Dept. of corrections
In 2005, J.C. Moore was incarcerated at the West Texas State School, a juvenile correctional facility in Pyote. Moore remembers Assistant Superintendent Ray Brookins as an intimidating figure. “If he asked you to jump, you better ask how high, or else you’d be locked up,” Moore says.
At night, Brookins played favorites, taking kids out of their dorm rooms for “cleaning.” Moore knew something wasn’t right. But, he says, “whenever we would bring it up with staff, we would get blown off. We were told, ‘It will be looked into.’”
It never was, at least not by the Texas Youth Commission (TYC), the state juvenile corrections agency. The message that staff members were sexually abusing boys reached as far as Austin, but it wasn’t until a math tutor got word out to the Texas Rangers that an investigation was launched and evidence collected.
Then the case was brushed under the rug. The men quietly resigned from their jobs. Brookins went to work at a hotel, while John Paul Hernandez, the principal also implicated, was hired by a Midland school.
In 2007, the Texas Ranger report was leaked to the Observer and The Dallas Morning News.
A scandal exploded, bringing TYC to its knees. Legislators demanded changes. Sweeping reforms passed. Yet Brookins’ and Hernandez’s cases languished in the Ward County D.A.’s office.
Brookins finally went to trial on April 20. After 11 witnesses testified—one victim stated he was abused as far back as 1994—Brookins was sentenced to 10 years. (Hernandez’s trial date has not been set yet.)

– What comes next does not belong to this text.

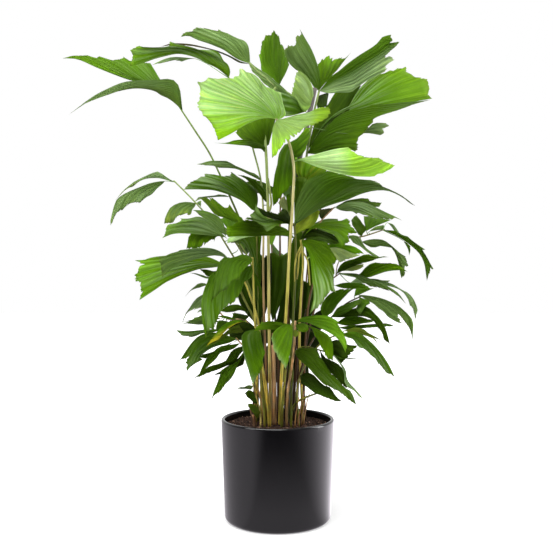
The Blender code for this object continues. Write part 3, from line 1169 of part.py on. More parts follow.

TYC’s incarcerated population has shrunk in the meantime. The Pyote school where the abuse occurred is set to close May 28. The executive director of TYC, Cherie Townsend, denies the closure is related to the scandal, but many interpret the decision differently.
“They wanted a trophy, and the West Texas State School was it,” says Suzanne Smith, a former administrator at the school.
One former employee wrote on Facebook, “IT WAS GREAT AND WONDERFUL WHILE IT LASTED!!! … WE JUST MIGHT HAVE TO DO IT ALL OVER AGAIN!!! I WOULD!!! WOULDN’T YOU???”
J.C. Moore would not.
“I feel relieved that it’s closing,” he says. “The facility should have been closed a long time ago.”